Pierwsza akcja „Trzeźwy kierowca” została przeprowadzona na al. Konstytucji 3 Maja w dniu 1 lipca 2012 r. w Zielonej Górze.
Policjanci z alkomatami pojawili się nocą na al. Konstytucji 3 Maja i zaczęli kontrolować trzeźwość wszystkich jadących ulicą kierowców. Ci nie kryli zaskoczenia. Myśleli, że policja przeszukuje samochody. Tymczasem dmuchali w urządzenia, które w kilka sekund pokazywały czy kierowca pił alkohol przed tym jak wsiadł za kierownicę. Na al. Konstytucji 3 Maja wpadło wtedy dwóch kierujących. Obaj kierowcy wydmuchali po około 0,4 promila alkoholu. W sumie nocą zatrzymano czterech pijanych kierujących i jednego prowadzącego pod wpływem narkotyków.
To była nowość. Tego jeszcze nie było. Zielonogórska policja zaczęła sprawdzać trzeźwość wszystkich kierowców na wybranych ulicach miasta. Akcja nabierała tempa. Policjanci pojawiali się trzy do czterech razy w tygodniu na różnych ulicach miasta bez względu na porę dnia czy nocy. To był pogrom. Wpadało od kilku do kilkunastu pijanych kierowców podczas jednej akcji. Rekord padł na al. Zjednoczenia w 2012 r. W czasie jednej akcji policjanci zatrzymali 14 pijanych kierujących. Wyniki pokazały z jak poważnym problemem mieli do czynienia policjanci.
W mieście zaczęła się panika. Ze sklepów znikały CB-radia. Tak kierowcy chcieli chronić się przed kontrolami. Z czasem zaczęło wpadać coraz mniej pijanych kierujących. W latach 2016, 2017 i 2018 wpadało coraz mniej pijany kierowców podczas akcji, ale cały czas się trafiali.

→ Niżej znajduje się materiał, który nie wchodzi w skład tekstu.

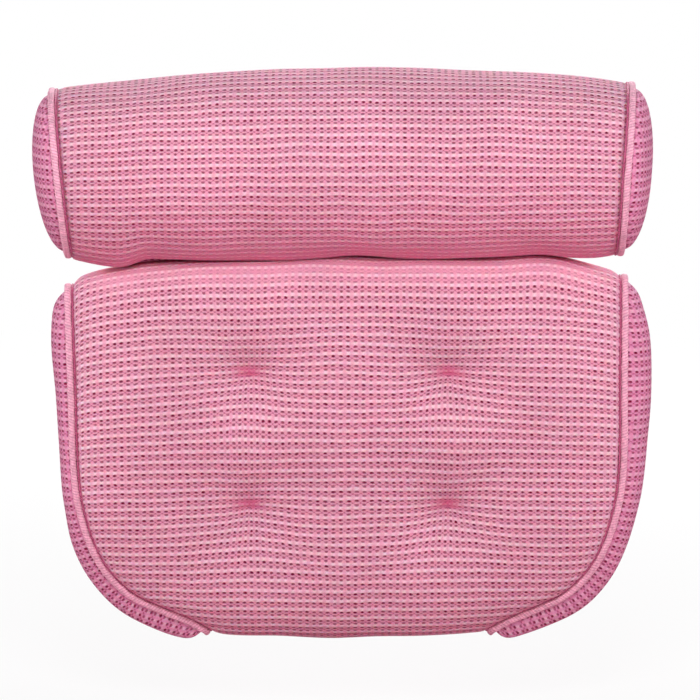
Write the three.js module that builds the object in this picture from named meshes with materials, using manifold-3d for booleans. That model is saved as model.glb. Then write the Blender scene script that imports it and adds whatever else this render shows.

W 2010 r. w alkomaty dmuchnęło 77 tys. kierujących, a w 2017 r. już 672 tys. kierowców. Na koniec 2011 r. lubuska policja zatrzymywała 8,2 tys. pijanych kierujących, a w 2018 r. liczba ta spadła do nieco ponad 2,6 tys. Niestety w 2019 r. liczba zatrzymanych pijanych kierowców wzrosła pierwszy raz od 10 lat. Na koniec 2019 r. wpadło 2917 pijanych kierujących. Dla przykładu w 2015 r. lubuska policja odnotowała 26 zdarzeń drogowych, których sprawcami byli pijani kierowcy. W 2019 r. zanotowano już 52 zdarzenia.